What NASA believes the OCO “prime mission” is, if not studying atmospheric conditions on Earth, is a mystery.
Within weeks of its own launch, OCO-2 began producing data that would revolutionize climate science. Its applications went well beyond measuring carbon dioxide. OCO-2 was able to detect “solar-induced fluorescence” in plants, an artifact of photosynthesis, which could be used as a “reliable early warning indicator of flash drought with enough lead time to take action,” JPL reported last year.
Those measurements, Crisp says, “have been a bigger hit with the science community than the CO2 measurements.” And they’re the product not of planning, but serendipity, a crucial feature of scientific progress.
At this moment, OCO-2 seems destined for oblivion. Crisp says NASA staffers have been instructed to make a plan to move the spacecraft into a “disposal orbit” that would incinerate it in the Earth’s atmosphere within a few months. But that’s expensive, requiring a detailed plan to ensure that its deteriorating orbit doesn’t threaten other orbiting craft. The quick and dirty alternative would be to “point the thing down and fire the thruster, which would basically produce an instantaneous reentry.” Which option will be chosen isn’t clear.

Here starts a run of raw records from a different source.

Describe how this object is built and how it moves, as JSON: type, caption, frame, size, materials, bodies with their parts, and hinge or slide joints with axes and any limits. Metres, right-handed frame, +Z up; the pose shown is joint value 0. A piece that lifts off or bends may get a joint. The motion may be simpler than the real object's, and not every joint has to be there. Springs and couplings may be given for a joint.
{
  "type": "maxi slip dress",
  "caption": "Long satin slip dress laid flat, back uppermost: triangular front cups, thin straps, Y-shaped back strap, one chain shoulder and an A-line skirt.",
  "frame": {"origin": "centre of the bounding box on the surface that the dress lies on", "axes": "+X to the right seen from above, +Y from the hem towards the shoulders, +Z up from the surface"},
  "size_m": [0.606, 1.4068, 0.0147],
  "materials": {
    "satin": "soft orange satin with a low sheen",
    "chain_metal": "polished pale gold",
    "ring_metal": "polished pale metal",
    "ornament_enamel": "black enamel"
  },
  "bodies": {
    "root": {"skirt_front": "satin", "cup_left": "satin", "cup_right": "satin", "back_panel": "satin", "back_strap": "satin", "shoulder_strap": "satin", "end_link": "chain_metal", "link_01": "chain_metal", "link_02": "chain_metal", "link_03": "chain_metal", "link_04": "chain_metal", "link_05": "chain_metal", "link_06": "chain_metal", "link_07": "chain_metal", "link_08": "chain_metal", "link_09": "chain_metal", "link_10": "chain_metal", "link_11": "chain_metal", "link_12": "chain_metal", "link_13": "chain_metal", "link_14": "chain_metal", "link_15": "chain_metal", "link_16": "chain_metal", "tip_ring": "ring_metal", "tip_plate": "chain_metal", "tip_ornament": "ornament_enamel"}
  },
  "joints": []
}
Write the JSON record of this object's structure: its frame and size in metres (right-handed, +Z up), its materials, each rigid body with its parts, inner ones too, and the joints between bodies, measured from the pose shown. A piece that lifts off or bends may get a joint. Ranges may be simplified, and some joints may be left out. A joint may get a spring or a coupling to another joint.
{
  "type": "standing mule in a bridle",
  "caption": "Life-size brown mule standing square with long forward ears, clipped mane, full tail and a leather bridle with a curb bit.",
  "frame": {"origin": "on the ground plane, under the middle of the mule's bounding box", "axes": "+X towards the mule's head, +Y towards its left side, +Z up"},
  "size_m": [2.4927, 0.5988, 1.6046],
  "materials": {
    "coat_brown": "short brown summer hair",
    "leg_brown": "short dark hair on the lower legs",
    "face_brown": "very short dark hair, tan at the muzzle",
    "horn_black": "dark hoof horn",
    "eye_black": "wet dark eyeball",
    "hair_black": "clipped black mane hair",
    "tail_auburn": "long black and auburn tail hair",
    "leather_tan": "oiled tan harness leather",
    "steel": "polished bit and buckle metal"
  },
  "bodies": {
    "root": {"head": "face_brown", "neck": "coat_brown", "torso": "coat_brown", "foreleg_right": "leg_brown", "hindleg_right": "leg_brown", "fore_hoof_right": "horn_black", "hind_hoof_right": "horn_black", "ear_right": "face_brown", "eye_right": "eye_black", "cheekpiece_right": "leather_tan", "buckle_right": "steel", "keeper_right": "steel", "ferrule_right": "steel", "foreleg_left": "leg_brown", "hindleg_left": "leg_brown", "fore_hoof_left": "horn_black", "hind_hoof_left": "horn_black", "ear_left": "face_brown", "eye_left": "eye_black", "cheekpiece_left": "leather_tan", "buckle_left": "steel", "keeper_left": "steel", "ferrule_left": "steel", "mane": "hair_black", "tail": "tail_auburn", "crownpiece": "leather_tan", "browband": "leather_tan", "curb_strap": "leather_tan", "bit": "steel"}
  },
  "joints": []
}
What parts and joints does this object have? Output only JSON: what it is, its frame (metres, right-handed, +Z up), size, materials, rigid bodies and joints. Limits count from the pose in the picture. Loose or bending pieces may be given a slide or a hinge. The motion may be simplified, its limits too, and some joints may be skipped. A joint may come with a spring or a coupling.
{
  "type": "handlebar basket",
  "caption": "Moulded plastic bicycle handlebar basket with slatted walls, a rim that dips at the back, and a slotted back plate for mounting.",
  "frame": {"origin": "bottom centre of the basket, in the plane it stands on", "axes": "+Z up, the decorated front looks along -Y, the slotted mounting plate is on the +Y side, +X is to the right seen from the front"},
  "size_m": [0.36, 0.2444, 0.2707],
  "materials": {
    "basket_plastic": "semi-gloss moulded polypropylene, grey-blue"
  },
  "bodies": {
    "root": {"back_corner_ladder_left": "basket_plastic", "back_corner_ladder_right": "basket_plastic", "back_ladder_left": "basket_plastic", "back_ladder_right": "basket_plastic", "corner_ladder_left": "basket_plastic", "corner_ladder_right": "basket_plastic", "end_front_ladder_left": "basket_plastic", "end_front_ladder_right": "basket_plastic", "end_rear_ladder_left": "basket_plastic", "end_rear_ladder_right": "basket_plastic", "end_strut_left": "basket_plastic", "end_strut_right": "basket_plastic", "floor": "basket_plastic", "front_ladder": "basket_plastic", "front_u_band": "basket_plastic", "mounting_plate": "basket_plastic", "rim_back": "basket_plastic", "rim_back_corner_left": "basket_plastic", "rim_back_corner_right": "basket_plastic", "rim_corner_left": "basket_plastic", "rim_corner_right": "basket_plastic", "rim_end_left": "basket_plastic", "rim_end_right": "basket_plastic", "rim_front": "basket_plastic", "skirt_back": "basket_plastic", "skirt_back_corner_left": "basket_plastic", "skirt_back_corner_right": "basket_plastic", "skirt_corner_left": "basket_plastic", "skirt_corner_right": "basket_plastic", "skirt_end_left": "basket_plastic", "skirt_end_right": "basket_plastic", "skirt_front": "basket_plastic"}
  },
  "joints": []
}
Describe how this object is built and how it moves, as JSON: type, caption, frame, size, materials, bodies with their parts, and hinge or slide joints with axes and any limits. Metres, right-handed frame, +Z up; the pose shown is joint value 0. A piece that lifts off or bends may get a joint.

A third alternative is to place the craft in a sort of suspended sleep, so it could be started up again after Trump and his minions leave office. But that would require 24-hour monitoring to adjust the OCO orbit to avoid space junk — not an infrequent occurrence. (With OCO-3 attached to the International Space Station, it will remain in place, though nonfunctional, as long as the ISS stays aloft.)
The plan to destroy OCO-2 is beyond shameful. Crisp says of the OCO hardware, “these are national assets…. They are what made this country great. Tearing things down doesn’t make it great again. It just tears things down.”